An air quality activist before a public servant, Mendenhall has long been driven by the daunting task of tackling the Salt Lake Valley's air pollution problem. She said that goal has not fallen by the wayside amid the challenges presented by the pandemic.
"I'm very optimistic about air quality," she said. "Because, in part, the business community is getting stronger with every new technology and advancements in the main sources of pollution. So what began a couple of decades ago as an emotional case for cleaning up the environment is now a business case."

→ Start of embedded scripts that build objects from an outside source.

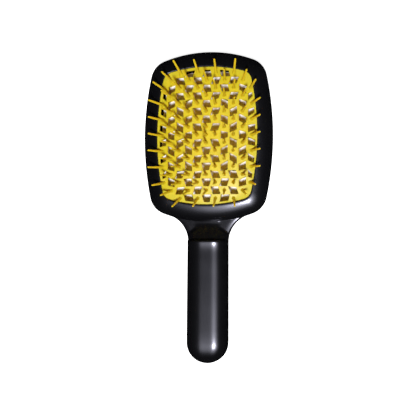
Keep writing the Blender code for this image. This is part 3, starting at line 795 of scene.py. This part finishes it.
def vector_math(operation, *values):
    settings = {"operation": operation}
    return coordinates.node("ShaderNodeVectorMath", settings, dict(enumerate(values)), output="Vector")


from_head = vector_math("SUBTRACT", coordinates, (0, HEAD_Y, 0))
shares = vector_math("ABSOLUTE", vector_math("DIVIDE", from_head, PATCH_HALVES))
across = shares.node("ShaderNodeSeparateXYZ", {}, {"Vector": shares}, output="X")
along = shares.node("ShaderNodeSeparateXYZ", {}, {"Vector": shares}, output="Y")
reach = across.math("POWER", PATCH_POWER) + along.math("POWER", PATCH_POWER)
lit = reach.math("GREATER_THAN", 1.0)
feed(shader, "Emission Color", blend(lit, DARK, WHITE))
shader.inputs["Emission Strength"].default_value = GLOW_STRENGTH
shader.inputs["Base Color"].default_value = FLOOR_WHITE
shader.inputs["Roughness"].default_value = FLOOR_ROUGHNESS
shader.inputs["Specular IOR Level"].default_value = 0.0
floor.data.materials.append(floor_paint)
floor.visible_glossy = False

world = bpy.data.worlds.new("studio")
bpy.context.scene.world = world
world.use_nodes = True
world.node_tree.nodes["Background"].inputs["Color"].default_value = WHITE
world.node_tree.nodes["Background"].inputs["Strength"].default_value = 1.0
world.cycles_visibility.diffuse = False
world.cycles_visibility.glossy = False
world.cycles_visibility.transmission = False
bpy.context.scene.view_settings.view_transform = "Standard"

# Two round lights hang overhead. The wide softbox lights the black pieces
# only, because on the net it would wash out the holes.
LIGHT_DISTANCE = 1.6


def soft_light(name, direction, width, power):
    """A round soft light that faces the brush from a direction."""
    data = bpy.data.lights.new(name, "AREA")
    data.shape = "DISK"
    data.size = width
    data.energy = power
    light = bpy.data.objects.new(name, data)
    toward = Vector(direction).normalized()
    light.location = toward * LIGHT_DISTANCE
    light.rotation_euler = toward.to_track_quat("Z", "Y").to_euler()
    bpy.context.scene.collection.objects.link(light)
    return light


soft_light("overhead_light", (0.12, -0.33, 1.00), width=0.18, power=36)
softbox = soft_light("overhead_softbox", (0.12, -0.36, 1.00), width=1.15, power=10)
body = bpy.data.collections.new("body")
for piece in (front_ring, rear_shell, handle_cover):
    body.objects.link(piece)
softbox.light_linking.receiver_collection = body
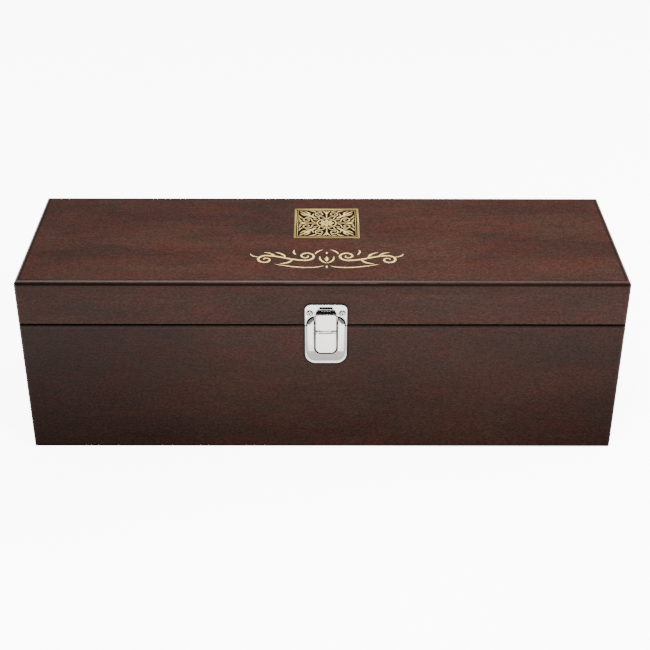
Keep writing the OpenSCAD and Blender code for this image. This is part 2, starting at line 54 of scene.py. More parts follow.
# From a fit to the eight outer corners in the photo
CAM_LENS = 72.70
CAM_SENSOR = 36
CAM_AT = (-0.000872, -0.725267, 0.493652)
CAM_PITCH, CAM_YAW, CAM_ROLL = (math.radians(a) for a in (31.1486, 0.19701, 0.17618))


def make_camera():
    data = bpy.data.cameras.new("camera")
    data.lens = CAM_LENS
    data.sensor_width = CAM_SENSOR
    cam = bpy.data.objects.new("camera", data)
    bpy.context.collection.objects.link(cam)
    fwd = Vector((math.sin(CAM_YAW) * math.cos(CAM_PITCH), math.cos(CAM_YAW) * math.cos(CAM_PITCH),
                  -math.sin(CAM_PITCH)))
    right = Vector((math.cos(CAM_YAW), -math.sin(CAM_YAW), 0))
    up = right.cross(fwd)
    rolled_right = math.cos(CAM_ROLL) * right + math.sin(CAM_ROLL) * up
    rolled_up = -math.sin(CAM_ROLL) * right + math.cos(CAM_ROLL) * up
    pose = Matrix((rolled_right, rolled_up, -fwd)).transposed().to_4x4()
    pose.translation = CAM_AT
    cam.matrix_world = pose
    bpy.context.scene.camera = cam


make_camera()

# ---------- short calls for node trees ----------

# Sockets of the Mix node: its factor and, by kind, the two inputs and the result
MIX_FACTOR = 0
MIX_FLOAT = (2, 3, 0)
MIX_COLOUR = (6, 7, 2)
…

That shift is "transforming the way we're responding as a state," she said. "And it transforms the way we can make the case for our policies. ... It's no longer a fringe possibility. It's the smart thing to do for businesses today and for generations in the future."
Those new city policies include one to require new buildings funded by the city's Redevelopment Agency to "be more energy-efficient, all-electric and climate friendly." The policy stems from Mendenhall's ordinance requiring all Salt Lake City- and RDA-funded buildings to be emission-free by 2023. The policy requires all future buildings receiving RDA financing to be designed and built to be highly efficient and to operate without on-site fossil fuel combustion.
She also said "we are finally on track to 100% renewable energy." Salt Lake City is among at least 15 communities that are participating in a program to procure net-100% renewable energy by 2030.
On the city level, "there is a whole spectrum of work" happening to address her priority of "environmental justice." From the city's lawn mower exchange program, incentivizing residents to swap out their gas lawn mowers for electric ones, to a new partnership with the UTA On Demand app that provides transit service to Salt Lake City west-side neighborhoods. The city has also expanded its own electric vehicle fleet.
"I believe we can have a net-zero future Winter Olympics based on the track that we're on," Mendenhall said.
As an activist at heart, Mendenhall said she's incredibly optimistic for Salt Lake City, and it's not an issue that's been forgotten amid the challenges of 2020 and 2021.
Asked if she had to give herself a grade, Mendenhall told the Deseret News that's a difficult question to answer because there are so many complicated issues facing the city, but if she had to boil it down to a letter grade, she said she would give herself a B+.
Why not an A?
"There's so much to do," she said. "While the work is never done, I feel that we're moving the city in a direction that realizes its potential."